Friday, August 29, 2014

GOP Attacks on ACA Fading

Dylan Scott reports that Republican attacks on the Affordable Care Act have declined on Talking Points Memo.

"It really is extraordinary in a lot of ways. Republicans were absolutely convinced that the antipathy toward the ACA would be the ticket to victory," Norm Ornstein, a congressional scholar at the American Enterprise Institute, told TPM. "Now they still may have a ticket to victory, but it's not going to be that."

Ornstein called the GOP's singular focus on attacking Obamacare -- and inability to foresee that it would eventually collapse on them -- "a textbook case of mass psychology."

"They basically worked themselves up into a frenzy over the notion that this was a government takeover of health care and socialism," he said. "I think they convinced themselves that this was so awful, that they denied any objective reality."
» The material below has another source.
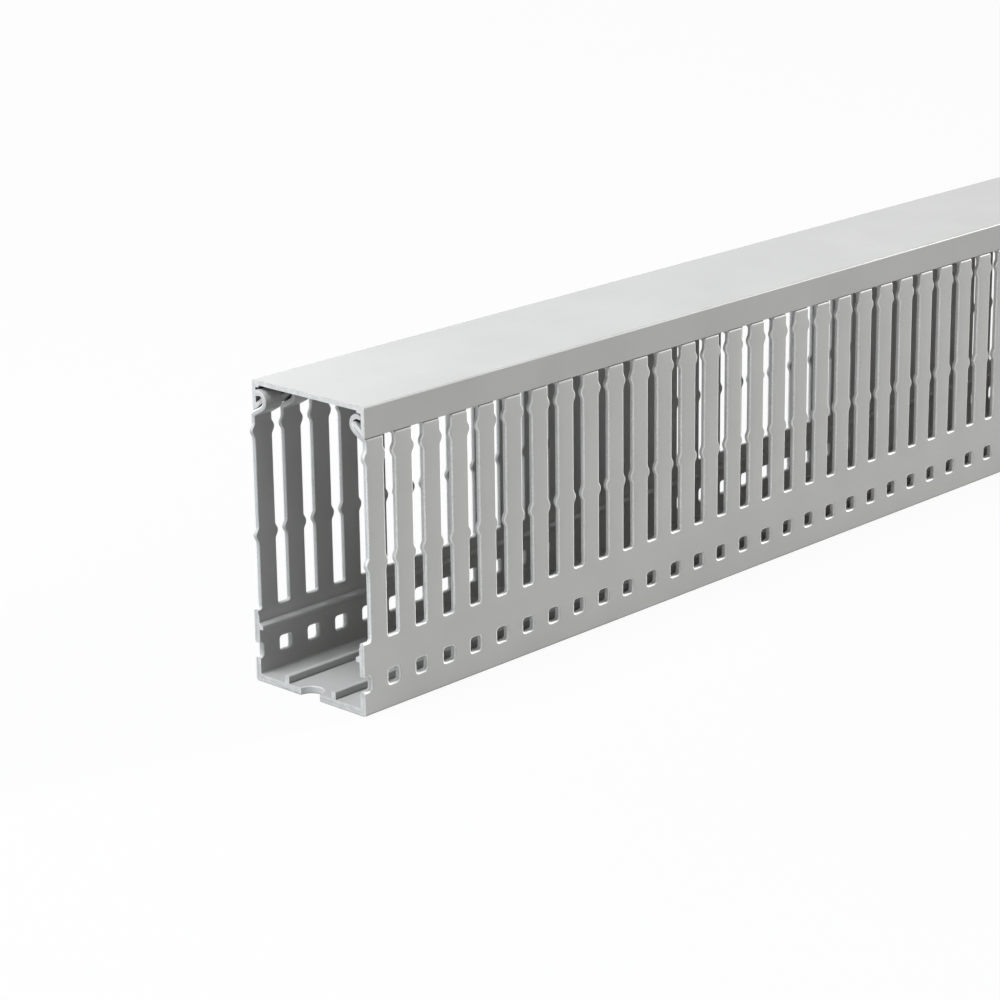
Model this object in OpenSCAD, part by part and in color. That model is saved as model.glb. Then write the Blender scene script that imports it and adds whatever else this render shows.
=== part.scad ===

The evidence that Obamacare has lost its salience as a political attack has been mounting in recent months, as the 2014 elections kick into gear. The latest clue is a Wednesday report from the New York Times that analyzed official releases from congressional offices. This summer compared to last, the number of releases related to Obamacare fell from 530 to 138.

"The relative dearth of Obamacare-titled statements this August shows that (Republicans) have found other issues to raise with constituents as the midterm elections approach," the Times's Derek Willis wrote, "like investigations into the Internal Revenue Service and Department of Veterans Affairs."